A working party composed as follows will parade in fatigue dress at 7 p.m. at the Engineer Park, where they will be provided with tools and conducted by an engineer officer to the proper place.
1st Brigade to furnish 160 Europeans ; 2nd Brigade to furnish 220 Europeans; 3rd Brigade to furnish 200 Europeans; 4th Brigade to furnish 100 Europeans; 1st Brigade to furnish 70 Natives; 3rd Brigade to furnish 100 Sikhs.
The 4th Infantry Brigade to furnish a working party of 200 men, paraded in fatigue dress at
Hindoo Rao’s house at 10 p.m. and to await the arrival of an engineer officer from No. 1 Battery
to conduct them to their work.
Working parties in fatigue dress from the following brigade to be sent to Sudder Bazaar on the Telegraph
Road. The above to assemble at half-past 1 A.M. -One party of 50 men and one officer from 4th Brigade; one party of 200 men and four officers from 4th Brigade; one party of 100 men and two officers from Belooch Battalion.”
On the 7th of September, every available officer and soldier was told off to assist in the construction of the batteries, a task which would take four days and nights. As soon as the sappers and engineers had completed tracing the ground for the batteries, work commenced. It was not easy – the ground was rocky and had very little earth, and the engineers had to invent a new method of construction:
“The solid portion up to the level of the embrasures was constructed completely of fascines, the merlons above of sandbags previously filled; the embrasures and interior face of the merlons being reveted in the usual manner with gabions and fascines…”


Impressively, Siege Battery No. 1 was completed shortly before daybreak on the 8th of September.
The Sappers Corps at Delhi were under the charge of Lieutenant Maunsell, and their work was carried out in somewhat abnormal circumstances. Many of the skilled Roorkee Sappers had mutinied, not by want but by circumstance in Meerut and their numbers at Delhi were thus reduced; they also lacked much of the equipment they would normally have had. It was the lack of trained sappers the camp missed most. They were supplemented by a sapper detachment that arrived with the moveable column, by eight hundred Mazabi Sikhs who had served on Taylor’s road project in the Punjab but they had been “sent in the rough” having only received marginally training in sapper’s work before being sent to Delhi, Henry Brownlow also provided six hundred Pioneers from Roorkee. For the heavy work however, the Engineers relied solely on the thousands of untrained road coolies assigned to digging trenches and chopping trees amongst other tasks, work which they were expected to do mostly under fire. It must be mentioned that these men were completely unused to warfare and were also unarmed. They relied on whatever protection the Ridge could give them.

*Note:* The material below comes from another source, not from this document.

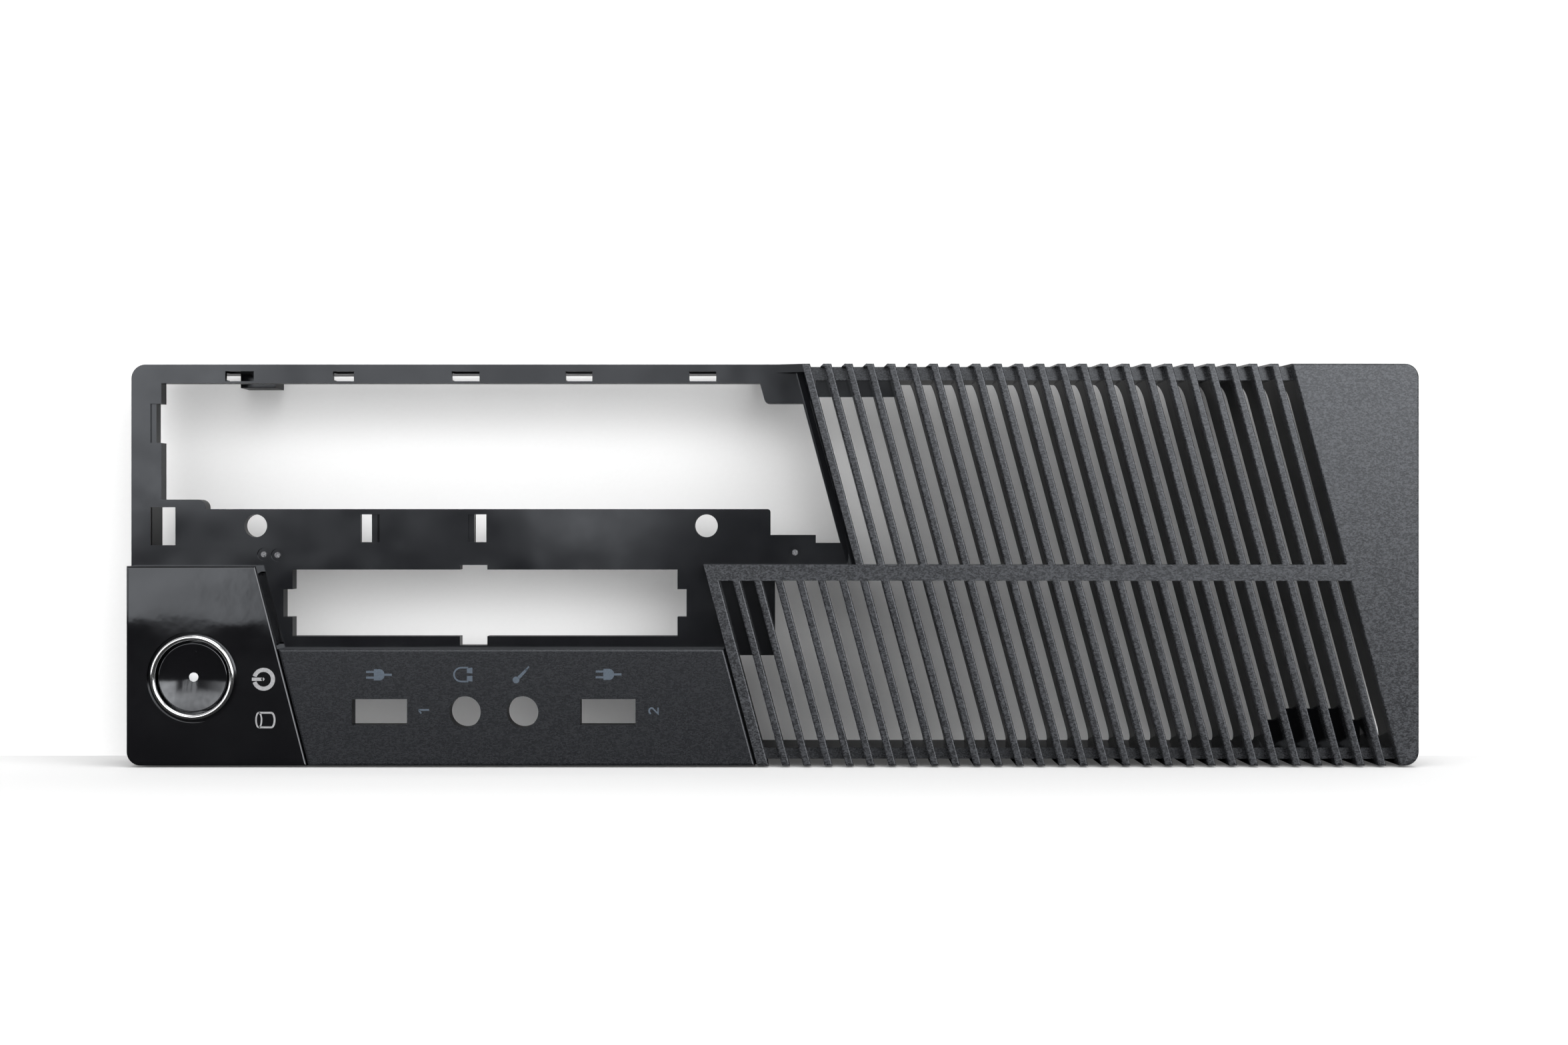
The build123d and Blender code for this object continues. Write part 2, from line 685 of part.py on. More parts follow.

“Throughout the occupation of the Ridge, trees had been cut down in large quantities for the making of fascines, and also in order to clear away the cover in the neighbourhood of “posts” and batteries. ” For about a fortnight prior to the commencement of the Siege- Batteries large working parties were sent out to cut down the trees and bushes near the sites proposed…the supervision of these parties was considered most arduous. The men were at work from dusk to dawn, groping and stumbling about in the long rank jungle, wet through with rain and dew, and frequently attacked by the enemy.”—(Thackeray)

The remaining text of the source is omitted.